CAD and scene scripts
* Begin *

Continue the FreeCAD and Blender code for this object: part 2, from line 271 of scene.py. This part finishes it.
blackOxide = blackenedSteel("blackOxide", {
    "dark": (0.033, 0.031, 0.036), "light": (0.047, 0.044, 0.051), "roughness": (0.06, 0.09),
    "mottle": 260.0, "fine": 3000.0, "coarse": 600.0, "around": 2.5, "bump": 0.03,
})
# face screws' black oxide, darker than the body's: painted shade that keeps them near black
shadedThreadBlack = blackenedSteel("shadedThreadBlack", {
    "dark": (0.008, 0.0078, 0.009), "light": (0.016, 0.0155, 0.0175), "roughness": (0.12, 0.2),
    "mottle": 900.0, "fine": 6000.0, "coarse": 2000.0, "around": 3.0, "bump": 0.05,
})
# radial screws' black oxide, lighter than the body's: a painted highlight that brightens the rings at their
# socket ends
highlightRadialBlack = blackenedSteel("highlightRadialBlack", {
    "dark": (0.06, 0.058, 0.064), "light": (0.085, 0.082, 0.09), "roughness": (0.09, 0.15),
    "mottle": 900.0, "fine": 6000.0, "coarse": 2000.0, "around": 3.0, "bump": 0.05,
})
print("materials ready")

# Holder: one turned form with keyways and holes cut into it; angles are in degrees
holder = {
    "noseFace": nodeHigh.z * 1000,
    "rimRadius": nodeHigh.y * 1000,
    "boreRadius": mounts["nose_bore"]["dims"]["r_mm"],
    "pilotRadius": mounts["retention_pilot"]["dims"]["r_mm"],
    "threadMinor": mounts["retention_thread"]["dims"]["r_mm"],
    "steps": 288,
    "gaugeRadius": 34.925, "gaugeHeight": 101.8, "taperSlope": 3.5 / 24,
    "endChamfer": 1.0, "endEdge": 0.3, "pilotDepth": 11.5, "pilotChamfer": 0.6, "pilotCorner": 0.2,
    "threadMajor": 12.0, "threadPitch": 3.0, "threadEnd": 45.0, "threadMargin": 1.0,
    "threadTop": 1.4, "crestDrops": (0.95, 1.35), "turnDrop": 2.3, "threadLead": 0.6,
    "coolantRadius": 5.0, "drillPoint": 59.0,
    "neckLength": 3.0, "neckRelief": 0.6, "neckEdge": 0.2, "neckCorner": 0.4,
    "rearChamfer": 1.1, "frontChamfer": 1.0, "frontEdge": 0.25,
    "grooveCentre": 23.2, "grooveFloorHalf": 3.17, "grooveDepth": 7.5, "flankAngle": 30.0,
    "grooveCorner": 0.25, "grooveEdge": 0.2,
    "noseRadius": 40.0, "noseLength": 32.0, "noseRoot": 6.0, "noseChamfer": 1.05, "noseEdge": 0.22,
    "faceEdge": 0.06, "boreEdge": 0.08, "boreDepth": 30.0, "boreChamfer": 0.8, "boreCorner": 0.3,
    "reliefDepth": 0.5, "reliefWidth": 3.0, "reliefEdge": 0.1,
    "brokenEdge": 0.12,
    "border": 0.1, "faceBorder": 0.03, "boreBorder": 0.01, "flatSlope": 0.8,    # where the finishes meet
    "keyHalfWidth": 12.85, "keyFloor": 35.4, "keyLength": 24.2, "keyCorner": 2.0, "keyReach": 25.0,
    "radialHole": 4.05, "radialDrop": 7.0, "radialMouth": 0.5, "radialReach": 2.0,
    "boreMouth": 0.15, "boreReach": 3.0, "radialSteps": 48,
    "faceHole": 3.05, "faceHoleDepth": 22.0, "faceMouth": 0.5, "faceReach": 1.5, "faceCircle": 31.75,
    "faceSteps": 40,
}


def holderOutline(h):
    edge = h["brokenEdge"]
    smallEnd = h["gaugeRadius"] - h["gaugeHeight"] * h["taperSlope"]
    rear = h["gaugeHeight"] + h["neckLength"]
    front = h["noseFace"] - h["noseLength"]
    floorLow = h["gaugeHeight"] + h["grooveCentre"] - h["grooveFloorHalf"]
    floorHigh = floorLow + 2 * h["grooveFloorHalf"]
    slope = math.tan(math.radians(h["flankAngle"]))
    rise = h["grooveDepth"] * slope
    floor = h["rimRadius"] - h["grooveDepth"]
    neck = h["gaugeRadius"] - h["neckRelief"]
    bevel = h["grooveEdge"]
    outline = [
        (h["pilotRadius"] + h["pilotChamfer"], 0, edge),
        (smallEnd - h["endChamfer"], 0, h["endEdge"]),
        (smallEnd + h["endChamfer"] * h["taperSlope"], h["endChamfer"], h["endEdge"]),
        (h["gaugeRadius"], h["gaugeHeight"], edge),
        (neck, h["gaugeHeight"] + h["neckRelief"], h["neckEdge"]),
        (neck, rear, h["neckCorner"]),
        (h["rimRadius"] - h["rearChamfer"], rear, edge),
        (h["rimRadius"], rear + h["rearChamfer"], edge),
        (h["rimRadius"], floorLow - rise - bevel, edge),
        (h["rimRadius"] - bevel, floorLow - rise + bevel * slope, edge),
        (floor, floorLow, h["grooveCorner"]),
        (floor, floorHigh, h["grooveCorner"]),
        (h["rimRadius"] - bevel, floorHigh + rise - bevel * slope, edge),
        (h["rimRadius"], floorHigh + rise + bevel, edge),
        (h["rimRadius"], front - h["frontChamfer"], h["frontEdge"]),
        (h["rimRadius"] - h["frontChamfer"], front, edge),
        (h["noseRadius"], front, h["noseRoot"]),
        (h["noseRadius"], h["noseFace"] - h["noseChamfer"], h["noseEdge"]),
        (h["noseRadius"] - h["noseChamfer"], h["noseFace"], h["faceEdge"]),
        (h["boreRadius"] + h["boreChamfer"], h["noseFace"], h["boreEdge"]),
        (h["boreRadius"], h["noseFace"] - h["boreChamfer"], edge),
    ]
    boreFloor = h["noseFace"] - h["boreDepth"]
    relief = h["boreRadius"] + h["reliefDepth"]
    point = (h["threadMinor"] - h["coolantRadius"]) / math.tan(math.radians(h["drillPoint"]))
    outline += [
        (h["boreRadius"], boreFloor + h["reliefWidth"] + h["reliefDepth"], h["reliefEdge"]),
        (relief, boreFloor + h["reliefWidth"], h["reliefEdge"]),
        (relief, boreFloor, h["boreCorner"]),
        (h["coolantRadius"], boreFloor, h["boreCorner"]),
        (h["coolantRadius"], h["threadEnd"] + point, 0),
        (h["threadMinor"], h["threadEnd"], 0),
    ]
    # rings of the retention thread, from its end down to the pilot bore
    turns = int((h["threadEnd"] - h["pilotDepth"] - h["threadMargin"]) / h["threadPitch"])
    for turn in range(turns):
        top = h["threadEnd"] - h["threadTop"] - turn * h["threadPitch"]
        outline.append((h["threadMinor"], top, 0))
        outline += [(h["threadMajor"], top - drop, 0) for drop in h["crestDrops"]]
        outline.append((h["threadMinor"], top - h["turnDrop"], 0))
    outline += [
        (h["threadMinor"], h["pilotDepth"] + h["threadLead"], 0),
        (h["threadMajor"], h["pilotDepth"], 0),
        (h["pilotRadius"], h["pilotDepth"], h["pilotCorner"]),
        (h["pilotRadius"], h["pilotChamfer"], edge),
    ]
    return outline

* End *
* Begin *

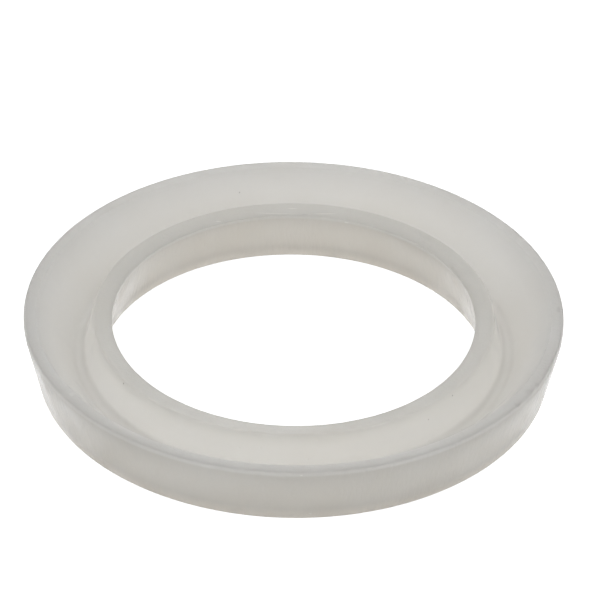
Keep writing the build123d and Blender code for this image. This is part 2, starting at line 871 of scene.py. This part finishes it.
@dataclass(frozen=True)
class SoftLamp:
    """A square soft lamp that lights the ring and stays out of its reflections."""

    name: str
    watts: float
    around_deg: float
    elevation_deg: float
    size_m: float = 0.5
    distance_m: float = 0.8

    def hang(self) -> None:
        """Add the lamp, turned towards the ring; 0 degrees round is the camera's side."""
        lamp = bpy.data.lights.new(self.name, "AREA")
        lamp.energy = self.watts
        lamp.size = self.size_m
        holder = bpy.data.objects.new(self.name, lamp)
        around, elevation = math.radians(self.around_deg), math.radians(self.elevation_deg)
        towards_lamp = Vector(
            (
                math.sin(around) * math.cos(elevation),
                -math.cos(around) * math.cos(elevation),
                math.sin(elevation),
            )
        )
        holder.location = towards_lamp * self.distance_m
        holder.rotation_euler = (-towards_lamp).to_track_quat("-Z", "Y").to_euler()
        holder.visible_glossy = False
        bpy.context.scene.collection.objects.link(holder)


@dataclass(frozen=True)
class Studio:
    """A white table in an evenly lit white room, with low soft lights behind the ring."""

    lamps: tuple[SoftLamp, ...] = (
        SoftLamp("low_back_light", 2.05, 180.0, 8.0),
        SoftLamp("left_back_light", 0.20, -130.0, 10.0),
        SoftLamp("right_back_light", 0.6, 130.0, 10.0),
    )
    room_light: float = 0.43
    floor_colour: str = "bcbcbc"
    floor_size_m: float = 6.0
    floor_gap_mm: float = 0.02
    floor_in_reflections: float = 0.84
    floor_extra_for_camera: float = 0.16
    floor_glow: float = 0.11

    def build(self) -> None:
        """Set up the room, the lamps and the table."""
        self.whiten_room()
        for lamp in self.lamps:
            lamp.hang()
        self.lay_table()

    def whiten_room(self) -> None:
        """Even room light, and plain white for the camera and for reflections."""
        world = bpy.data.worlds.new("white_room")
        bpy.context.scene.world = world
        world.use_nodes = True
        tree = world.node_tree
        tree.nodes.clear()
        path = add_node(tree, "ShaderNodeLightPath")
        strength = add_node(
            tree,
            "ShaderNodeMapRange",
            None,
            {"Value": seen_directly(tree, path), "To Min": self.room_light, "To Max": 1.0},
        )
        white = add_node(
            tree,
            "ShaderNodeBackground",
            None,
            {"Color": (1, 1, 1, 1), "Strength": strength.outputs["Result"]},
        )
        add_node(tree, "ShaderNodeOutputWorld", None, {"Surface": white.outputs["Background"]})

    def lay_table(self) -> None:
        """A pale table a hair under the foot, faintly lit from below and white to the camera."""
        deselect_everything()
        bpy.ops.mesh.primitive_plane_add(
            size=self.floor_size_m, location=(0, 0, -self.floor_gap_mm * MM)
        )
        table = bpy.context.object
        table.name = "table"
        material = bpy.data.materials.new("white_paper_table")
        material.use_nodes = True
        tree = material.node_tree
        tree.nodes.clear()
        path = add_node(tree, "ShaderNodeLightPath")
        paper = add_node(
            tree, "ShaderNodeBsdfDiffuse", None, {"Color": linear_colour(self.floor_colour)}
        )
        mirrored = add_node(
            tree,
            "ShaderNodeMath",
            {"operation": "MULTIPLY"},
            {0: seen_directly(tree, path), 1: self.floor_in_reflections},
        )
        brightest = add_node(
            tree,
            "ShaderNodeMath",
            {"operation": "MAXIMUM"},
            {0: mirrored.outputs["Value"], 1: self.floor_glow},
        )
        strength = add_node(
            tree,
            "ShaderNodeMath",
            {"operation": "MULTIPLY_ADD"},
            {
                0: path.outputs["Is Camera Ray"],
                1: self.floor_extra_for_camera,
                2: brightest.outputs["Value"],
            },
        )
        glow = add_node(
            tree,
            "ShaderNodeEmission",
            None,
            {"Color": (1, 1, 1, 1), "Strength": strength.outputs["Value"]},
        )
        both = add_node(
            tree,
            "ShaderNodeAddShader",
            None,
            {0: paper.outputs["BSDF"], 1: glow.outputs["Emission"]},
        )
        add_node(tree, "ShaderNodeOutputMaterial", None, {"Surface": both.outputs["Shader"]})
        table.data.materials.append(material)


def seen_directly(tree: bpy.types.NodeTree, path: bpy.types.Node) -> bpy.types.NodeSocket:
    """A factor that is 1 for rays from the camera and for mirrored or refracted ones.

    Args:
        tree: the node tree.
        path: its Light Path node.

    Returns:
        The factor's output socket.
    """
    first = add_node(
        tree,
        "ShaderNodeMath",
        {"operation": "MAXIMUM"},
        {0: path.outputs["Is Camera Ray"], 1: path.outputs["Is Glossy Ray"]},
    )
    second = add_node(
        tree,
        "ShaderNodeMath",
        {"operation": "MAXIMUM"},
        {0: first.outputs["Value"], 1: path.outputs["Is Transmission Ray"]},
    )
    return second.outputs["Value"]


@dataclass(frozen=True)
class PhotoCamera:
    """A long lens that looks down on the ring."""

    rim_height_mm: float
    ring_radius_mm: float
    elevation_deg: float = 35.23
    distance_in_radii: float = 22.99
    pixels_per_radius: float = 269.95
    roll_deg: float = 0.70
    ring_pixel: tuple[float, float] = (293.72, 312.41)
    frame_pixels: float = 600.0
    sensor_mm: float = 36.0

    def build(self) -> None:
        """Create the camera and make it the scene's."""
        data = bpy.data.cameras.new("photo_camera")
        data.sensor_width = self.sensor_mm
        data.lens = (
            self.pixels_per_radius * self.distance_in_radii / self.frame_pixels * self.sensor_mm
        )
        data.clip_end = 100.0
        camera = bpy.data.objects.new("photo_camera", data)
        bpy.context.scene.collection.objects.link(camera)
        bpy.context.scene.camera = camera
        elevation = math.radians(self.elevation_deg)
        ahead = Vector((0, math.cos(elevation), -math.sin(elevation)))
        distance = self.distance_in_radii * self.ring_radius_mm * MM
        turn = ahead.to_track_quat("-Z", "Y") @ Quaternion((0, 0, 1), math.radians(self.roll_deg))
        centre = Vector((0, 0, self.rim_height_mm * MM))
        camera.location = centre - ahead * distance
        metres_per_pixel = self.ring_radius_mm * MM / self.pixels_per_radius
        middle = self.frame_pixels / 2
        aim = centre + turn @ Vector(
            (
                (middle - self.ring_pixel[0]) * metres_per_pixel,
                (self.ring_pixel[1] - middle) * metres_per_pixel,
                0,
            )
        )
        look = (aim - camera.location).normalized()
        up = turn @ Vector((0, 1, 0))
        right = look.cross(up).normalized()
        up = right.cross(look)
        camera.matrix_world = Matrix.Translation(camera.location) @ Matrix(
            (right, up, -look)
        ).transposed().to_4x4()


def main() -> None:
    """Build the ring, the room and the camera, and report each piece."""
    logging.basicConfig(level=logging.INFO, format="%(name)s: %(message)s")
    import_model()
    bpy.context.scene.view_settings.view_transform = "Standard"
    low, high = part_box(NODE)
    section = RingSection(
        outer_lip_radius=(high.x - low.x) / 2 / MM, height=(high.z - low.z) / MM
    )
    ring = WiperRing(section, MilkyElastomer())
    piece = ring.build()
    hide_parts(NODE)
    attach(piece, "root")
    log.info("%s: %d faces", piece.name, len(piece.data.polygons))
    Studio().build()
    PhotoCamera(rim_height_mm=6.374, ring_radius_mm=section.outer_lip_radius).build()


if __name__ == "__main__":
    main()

* End *

EXERCISE INSTRUCTIONS: Write out again only the lines from the line containing "Keep writing the" through the line containing "square soft lamp", both included, exactly as they are.

REPLY:
Keep writing the build123d and Blender code for this image. This is part 2, starting at line 871 of scene.py. This part finishes it.
@dataclass(frozen=True)
class SoftLamp:
    """A square soft lamp that lights the ring and stays out of its reflections."""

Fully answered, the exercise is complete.